OBJECTIVE
Reproduce the material exactly, omitting nothing.

++++

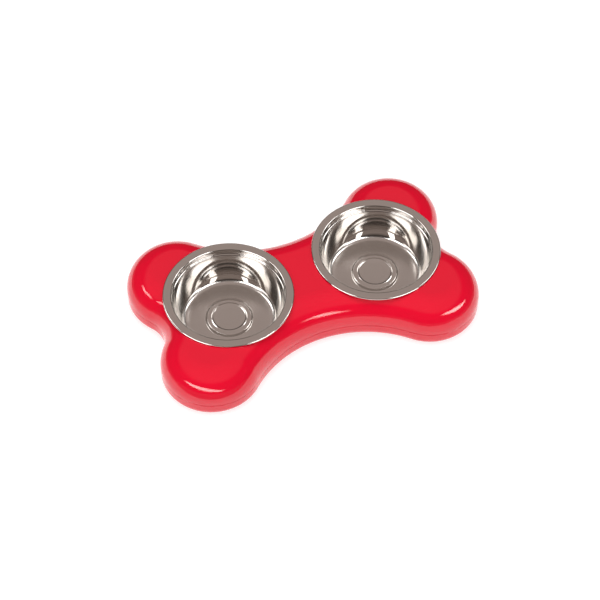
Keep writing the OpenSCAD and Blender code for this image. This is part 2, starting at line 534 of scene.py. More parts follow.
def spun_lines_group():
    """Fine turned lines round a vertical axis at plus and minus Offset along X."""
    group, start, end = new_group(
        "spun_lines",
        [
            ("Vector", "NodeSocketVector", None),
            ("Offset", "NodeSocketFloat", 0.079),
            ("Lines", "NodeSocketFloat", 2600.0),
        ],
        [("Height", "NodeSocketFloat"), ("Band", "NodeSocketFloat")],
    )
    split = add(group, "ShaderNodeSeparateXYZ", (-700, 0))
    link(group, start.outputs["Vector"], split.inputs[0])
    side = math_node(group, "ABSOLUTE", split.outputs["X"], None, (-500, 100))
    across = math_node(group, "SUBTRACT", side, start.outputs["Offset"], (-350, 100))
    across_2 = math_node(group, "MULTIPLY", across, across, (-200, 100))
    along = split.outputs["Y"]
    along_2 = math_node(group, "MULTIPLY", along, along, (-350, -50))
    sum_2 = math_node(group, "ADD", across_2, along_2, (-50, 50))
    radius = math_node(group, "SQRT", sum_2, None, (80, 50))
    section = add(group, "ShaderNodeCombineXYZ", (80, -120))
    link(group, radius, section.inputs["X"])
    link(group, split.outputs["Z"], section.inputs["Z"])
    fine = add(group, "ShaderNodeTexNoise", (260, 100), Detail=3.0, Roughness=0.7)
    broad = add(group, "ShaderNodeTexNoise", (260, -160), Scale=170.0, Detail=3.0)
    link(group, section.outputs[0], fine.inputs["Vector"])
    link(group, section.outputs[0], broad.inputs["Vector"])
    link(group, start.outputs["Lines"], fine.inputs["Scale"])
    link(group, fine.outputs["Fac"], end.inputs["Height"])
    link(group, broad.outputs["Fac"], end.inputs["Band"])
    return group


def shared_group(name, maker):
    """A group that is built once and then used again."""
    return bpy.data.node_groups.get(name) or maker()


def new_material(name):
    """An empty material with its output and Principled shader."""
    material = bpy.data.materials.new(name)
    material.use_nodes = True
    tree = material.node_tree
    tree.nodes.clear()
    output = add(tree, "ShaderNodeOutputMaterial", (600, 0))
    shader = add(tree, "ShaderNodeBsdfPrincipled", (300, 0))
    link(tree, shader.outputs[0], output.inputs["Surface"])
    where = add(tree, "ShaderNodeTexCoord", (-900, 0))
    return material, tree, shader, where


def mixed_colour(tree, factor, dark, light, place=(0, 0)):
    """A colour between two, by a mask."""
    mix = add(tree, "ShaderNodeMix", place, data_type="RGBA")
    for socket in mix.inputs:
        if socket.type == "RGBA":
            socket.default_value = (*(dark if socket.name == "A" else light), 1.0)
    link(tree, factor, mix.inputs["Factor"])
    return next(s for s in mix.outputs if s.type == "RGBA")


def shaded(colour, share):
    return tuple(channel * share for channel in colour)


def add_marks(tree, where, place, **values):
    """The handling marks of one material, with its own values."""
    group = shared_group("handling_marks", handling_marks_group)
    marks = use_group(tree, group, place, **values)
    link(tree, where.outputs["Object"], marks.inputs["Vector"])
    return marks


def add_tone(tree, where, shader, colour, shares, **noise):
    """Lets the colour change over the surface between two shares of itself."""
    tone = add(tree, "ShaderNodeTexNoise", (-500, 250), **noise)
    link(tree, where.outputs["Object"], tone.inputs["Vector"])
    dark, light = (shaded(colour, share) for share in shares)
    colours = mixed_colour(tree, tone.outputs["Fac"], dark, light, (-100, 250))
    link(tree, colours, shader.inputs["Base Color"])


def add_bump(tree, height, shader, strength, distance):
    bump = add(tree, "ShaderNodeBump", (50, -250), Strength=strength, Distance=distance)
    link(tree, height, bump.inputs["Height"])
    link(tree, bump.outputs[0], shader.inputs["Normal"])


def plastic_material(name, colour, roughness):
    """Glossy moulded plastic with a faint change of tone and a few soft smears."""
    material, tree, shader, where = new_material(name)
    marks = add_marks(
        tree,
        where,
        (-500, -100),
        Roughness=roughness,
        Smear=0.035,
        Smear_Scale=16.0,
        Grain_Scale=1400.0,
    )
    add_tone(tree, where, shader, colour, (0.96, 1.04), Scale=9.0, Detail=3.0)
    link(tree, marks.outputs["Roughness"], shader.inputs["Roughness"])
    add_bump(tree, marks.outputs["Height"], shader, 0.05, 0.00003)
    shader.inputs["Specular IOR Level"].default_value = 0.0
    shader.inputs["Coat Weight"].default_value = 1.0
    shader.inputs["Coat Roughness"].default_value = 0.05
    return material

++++

ANSWER TO THIS TASK
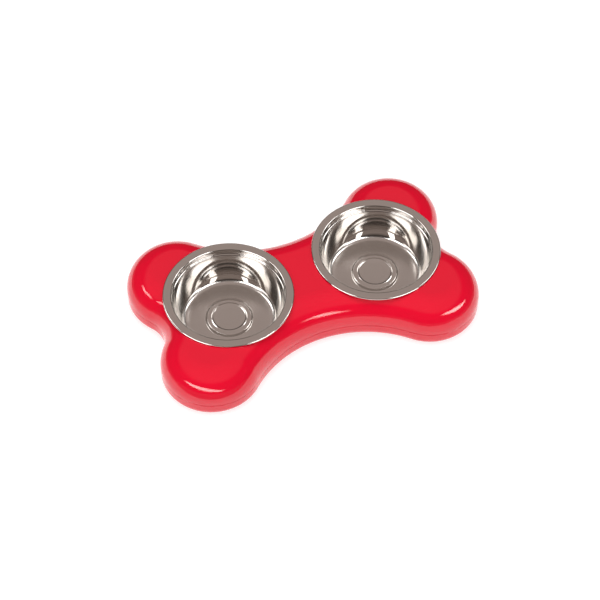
Keep writing the OpenSCAD and Blender code for this image. This is part 2, starting at line 534 of scene.py. More parts follow.
def spun_lines_group():
    """Fine turned lines round a vertical axis at plus and minus Offset along X."""
    group, start, end = new_group(
        "spun_lines",
        [
            ("Vector", "NodeSocketVector", None),
            ("Offset", "NodeSocketFloat", 0.079),
            ("Lines", "NodeSocketFloat", 2600.0),
        ],
        [("Height", "NodeSocketFloat"), ("Band", "NodeSocketFloat")],
    )
    split = add(group, "ShaderNodeSeparateXYZ", (-700, 0))
    link(group, start.outputs["Vector"], split.inputs[0])
    side = math_node(group, "ABSOLUTE", split.outputs["X"], None, (-500, 100))
    across = math_node(group, "SUBTRACT", side, start.outputs["Offset"], (-350, 100))
    across_2 = math_node(group, "MULTIPLY", across, across, (-200, 100))
    along = split.outputs["Y"]
    along_2 = math_node(group, "MULTIPLY", along, along, (-350, -50))
    sum_2 = math_node(group, "ADD", across_2, along_2, (-50, 50))
    radius = math_node(group, "SQRT", sum_2, None, (80, 50))
    section = add(group, "ShaderNodeCombineXYZ", (80, -120))
    link(group, radius, section.inputs["X"])
    link(group, split.outputs["Z"], section.inputs["Z"])
    fine = add(group, "ShaderNodeTexNoise", (260, 100), Detail=3.0, Roughness=0.7)
    broad = add(group, "ShaderNodeTexNoise", (260, -160), Scale=170.0, Detail=3.0)
    link(group, section.outputs[0], fine.inputs["Vector"])
    link(group, section.outputs[0], broad.inputs["Vector"])
    link(group, start.outputs["Lines"], fine.inputs["Scale"])
    link(group, fine.outputs["Fac"], end.inputs["Height"])
    link(group, broad.outputs["Fac"], end.inputs["Band"])
    return group


def shared_group(name, maker):
    """A group that is built once and then used again."""
    return bpy.data.node_groups.get(name) or maker()


def new_material(name):
    """An empty material with its output and Principled shader."""
    material = bpy.data.materials.new(name)
    material.use_nodes = True
    tree = material.node_tree
    tree.nodes.clear()
    output = add(tree, "ShaderNodeOutputMaterial", (600, 0))
    shader = add(tree, "ShaderNodeBsdfPrincipled", (300, 0))
    link(tree, shader.outputs[0], output.inputs["Surface"])
    where = add(tree, "ShaderNodeTexCoord", (-900, 0))
    return material, tree, shader, where


def mixed_colour(tree, factor, dark, light, place=(0, 0)):
    """A colour between two, by a mask."""
    mix = add(tree, "ShaderNodeMix", place, data_type="RGBA")
    for socket in mix.inputs:
        if socket.type == "RGBA":
            socket.default_value = (*(dark if socket.name == "A" else light), 1.0)
    link(tree, factor, mix.inputs["Factor"])
    return next(s for s in mix.outputs if s.type == "RGBA")


def shaded(colour, share):
    return tuple(channel * share for channel in colour)


def add_marks(tree, where, place, **values):
    """The handling marks of one material, with its own values."""
    group = shared_group("handling_marks", handling_marks_group)
    marks = use_group(tree, group, place, **values)
    link(tree, where.outputs["Object"], marks.inputs["Vector"])
    return marks


def add_tone(tree, where, shader, colour, shares, **noise):
    """Lets the colour change over the surface between two shares of itself."""
    tone = add(tree, "ShaderNodeTexNoise", (-500, 250), **noise)
    link(tree, where.outputs["Object"], tone.inputs["Vector"])
    dark, light = (shaded(colour, share) for share in shares)
    colours = mixed_colour(tree, tone.outputs["Fac"], dark, light, (-100, 250))
    link(tree, colours, shader.inputs["Base Color"])


def add_bump(tree, height, shader, strength, distance):
    bump = add(tree, "ShaderNodeBump", (50, -250), Strength=strength, Distance=distance)
    link(tree, height, bump.inputs["Height"])
    link(tree, bump.outputs[0], shader.inputs["Normal"])


def plastic_material(name, colour, roughness):
    """Glossy moulded plastic with a faint change of tone and a few soft smears."""
    material, tree, shader, where = new_material(name)
    marks = add_marks(
        tree,
        where,
        (-500, -100),
        Roughness=roughness,
        Smear=0.035,
        Smear_Scale=16.0,
        Grain_Scale=1400.0,
    )
    add_tone(tree, where, shader, colour, (0.96, 1.04), Scale=9.0, Detail=3.0)
    link(tree, marks.outputs["Roughness"], shader.inputs["Roughness"])
    add_bump(tree, marks.outputs["Height"], shader, 0.05, 0.00003)
    shader.inputs["Specular IOR Level"].default_value = 0.0
    shader.inputs["Coat Weight"].default_value = 1.0
    shader.inputs["Coat Roughness"].default_value = 0.05
    return material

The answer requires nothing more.